Wergild protected those with wealth to pay and claim it. Sanctuary protected those mobile enough to reach a church. Trial by compurgation, where an accused person could be cleared by gathering enough neighbors to swear to their good character, rewarded social standing. A man with powerful friends walked free. A man without them often didn’t reach a trial at all.
The poor, the itinerant, the accused witch in a village that had already decided her fate, the urban laborer with no patron, these people fell through every formal structure into informal retribution. Summary justice. Mob action. Extrajudicial killing dressed up as community response.
LESSER-KNOWN DETAIL
In some jurisdictions, the accused’s social rank determined how much torture was permissible. Nobles could not legally be tortured on the same evidence threshold required for commoners. The pain threshold was calibrated to class.
Medieval law was sophisticated. Its texts were learned. Its procedures were elaborate. And it consistently, deliberately, and structurally failed the people with the least power to resist it.

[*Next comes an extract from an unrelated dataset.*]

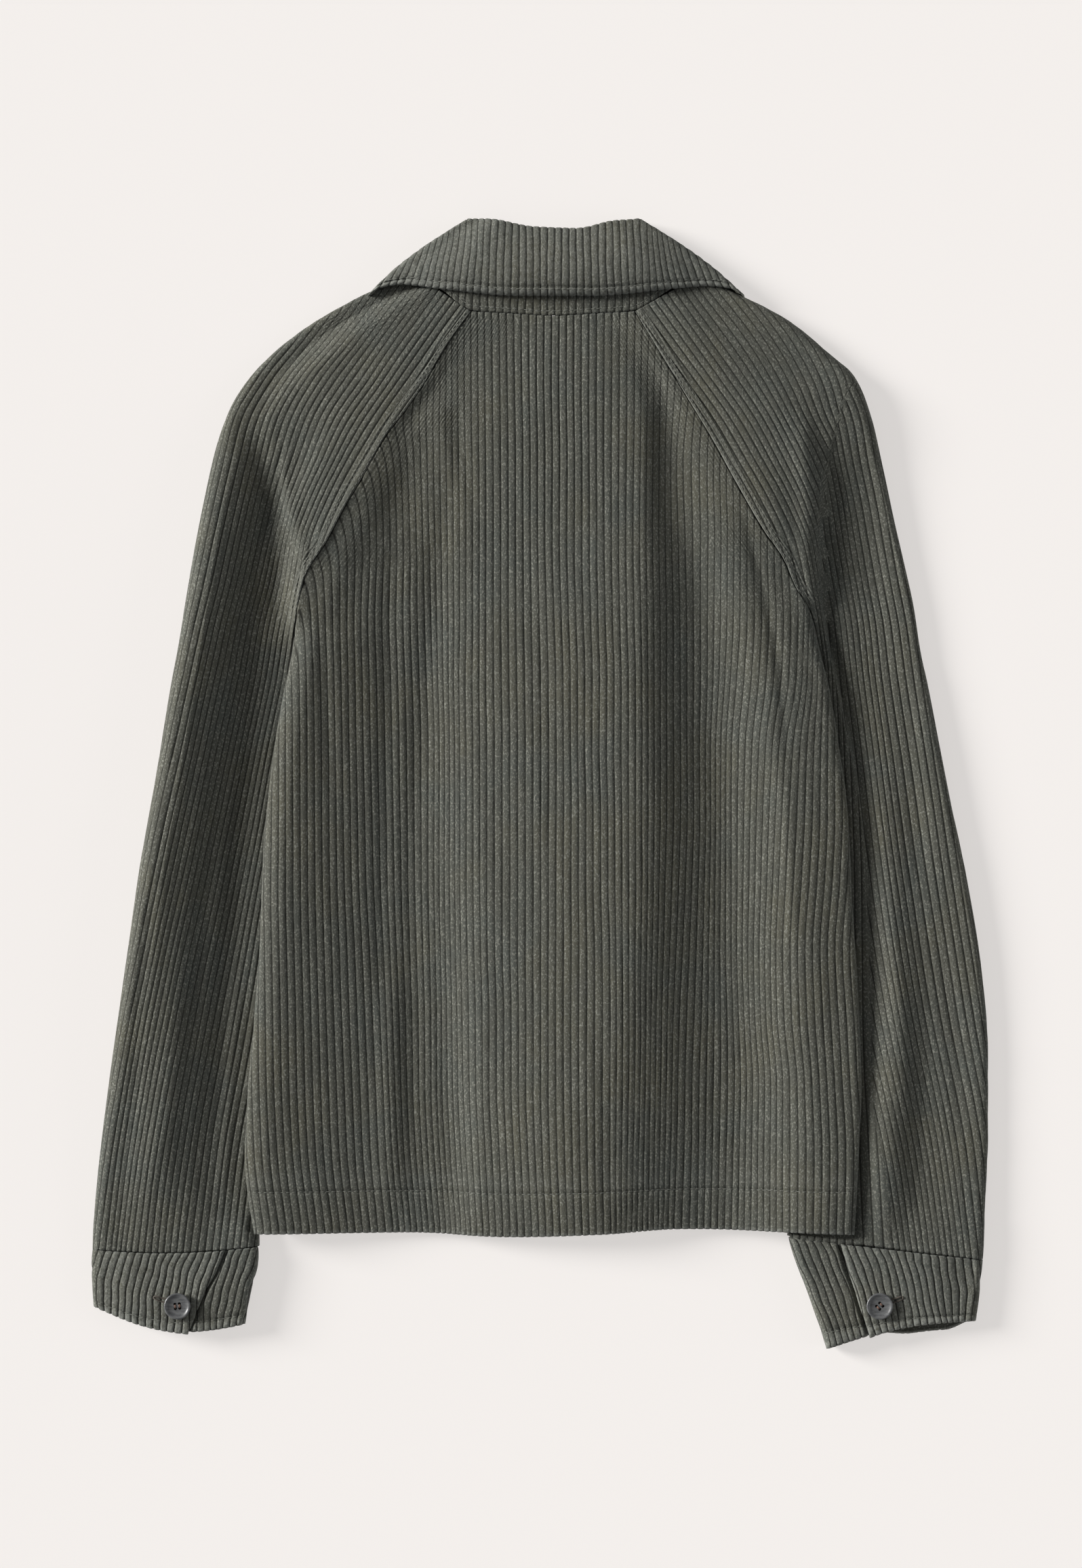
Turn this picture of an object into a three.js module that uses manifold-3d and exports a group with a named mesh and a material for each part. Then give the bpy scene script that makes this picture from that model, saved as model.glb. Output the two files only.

That is the unspoken truth. Not that medieval courts were barbaric. But that their barbarism was largely organized.
The Ledger Doesn’t Balance
The men burned at Orléans in 1022 died with the full endorsement of king, church, and crowd. The system performed exactly as designed. Their guilt was assumed; their deaths were educational; their names are barely remembered.
What medieval justice built was a working model for how law can be simultaneously sophisticated and brutal, how elaborate procedure can coexist with predetermined outcomes, how the language of fairness can insulate structures that serve power. That architecture did not end in the fifteenth century. It left blueprints.
Every modern reform of criminal justice is, in some measure, an argument against something the medieval world first codified. The right against self-incrimination, the exclusion of coerced testimony, the presumption of innocence, each of these exists because someone, eventually, identified exactly where the old system had been engineered to fail.
The fire in Orléans burned out a thousand years ago. The questions it raises haven’t cooled at all.